M.A Le triomphe d’un luxe avant tout occidental, incarné dans des vêtements, des accessoires, des automobiles, de l’horlogerie qu’on retrouve un peu partout, finit par être ressenti comme invasif et dominateur. D’où ces réactions qui reflètent la volonté de la part de ce grand pays, de se réapproprier le luxe, de créer son propre luxe. Il y a aussi un souci d’authenticité, et le rejet de produits qui finissent par apparaître artificiels, « hors-sol ». Aussi voit-on se développer un luxe associé au terroir et au savoir-faire local. Et surtout, l’art est mis à contribution, avec le développement exponentiel des foires d’art contemporain et des fondations.
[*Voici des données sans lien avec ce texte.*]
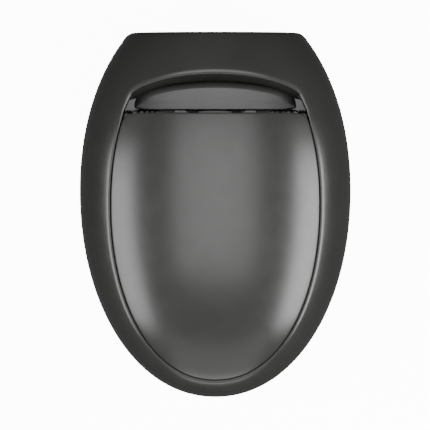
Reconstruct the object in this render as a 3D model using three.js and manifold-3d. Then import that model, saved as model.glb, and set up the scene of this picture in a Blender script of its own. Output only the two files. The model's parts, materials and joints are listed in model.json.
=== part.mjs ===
// A back-to-wall toilet pan with a flush crowned lid, in millimetres.
// Z is up from the floor, Y runs from the front tip to the wall, and X = 0 is the plane of symmetry.

import * as THREE from 'three';
import { mergeVertices } from 'three/addons/utils/BufferGeometryUtils.js';
import Module from 'manifold-3d';

const wasm = await Module();
wasm.setup();

// ---- driving dimensions ----

const GAP = 0.3; // left between pieces that touch
const SLIVER = 0.01; // detail smaller than this is merged after a cut
const OVERSHOOT = 5; // how far a cutting shape runs past the face that it cuts
const SIDES = 72; // directions in a large outline
const ROUND = 16; // sides of a small round piece
const PIPE = 24; // sides of a pipe

const WALL_Y = 262; // plane of the flat back
const EDGE = { halfWidth: 195, front: 298, rear: 287, centreY: 36, power: 2.07 }; // widest outline
const EDGE_Z = 345; // height of the widest outline
const CROWN = 98; // rise of the dome above it
const CROWN_POWER = 0.37; // how square the dome's shoulder is
const FOOT = { halfWidth: 120, front: 200, rear: 340, centreY: 36, power: 3.2 };
const WALL = 12; // thickness of the ceramic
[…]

C’est une manière de redonner au luxe les prestiges de la création et cela impacte considérablement le marché de l’art. Aujourd’hui le luxe est bien à un tournant : non seulement il a pris une telle dimension à travers la multiplication des lieux commerciaux et des images qu’on injecte à de larges populations avides de mobilité sociale, mais l’on peut raisonnablement augurer que très bientôt, la Chine va s’affirmer un protagoniste dynamique sur le marché du luxe. Cela s’observe déjà dans le domaine de la mode, et si cette tendance se confirme, on assistera à une reconfiguration en profondeur de ce marché.
Quel serait votre luxe ?
M.A Posséder un clavecin, même si je n'en joue pas. Peut être parce qu'il concentre dans sa sonorité comme dans son esthétique l'idée que je me fait du dix huitième siècle. Le clavecin n'a pas un son aussi puissant que le piano. Ce sont des cordes pincées. On ne peut pas colorier un clavecin avec des sentiments. Son double clavier harmonique n'offre que la quintessence d'un moment. Le piano appelle l'applaudissement, le bis. Le clavecin, le faut l'écouter, il ne s'impose pas. Il est la fugacité même. Le luxe par excellence.
Comment vivez vous le luxe au quotidien?
M.A En me mettant à l'écoute. J'aime être dans des endroits isolés, dans des montagnes, au coeur d'un paysage. Mon vrai luxe, c'est le silence.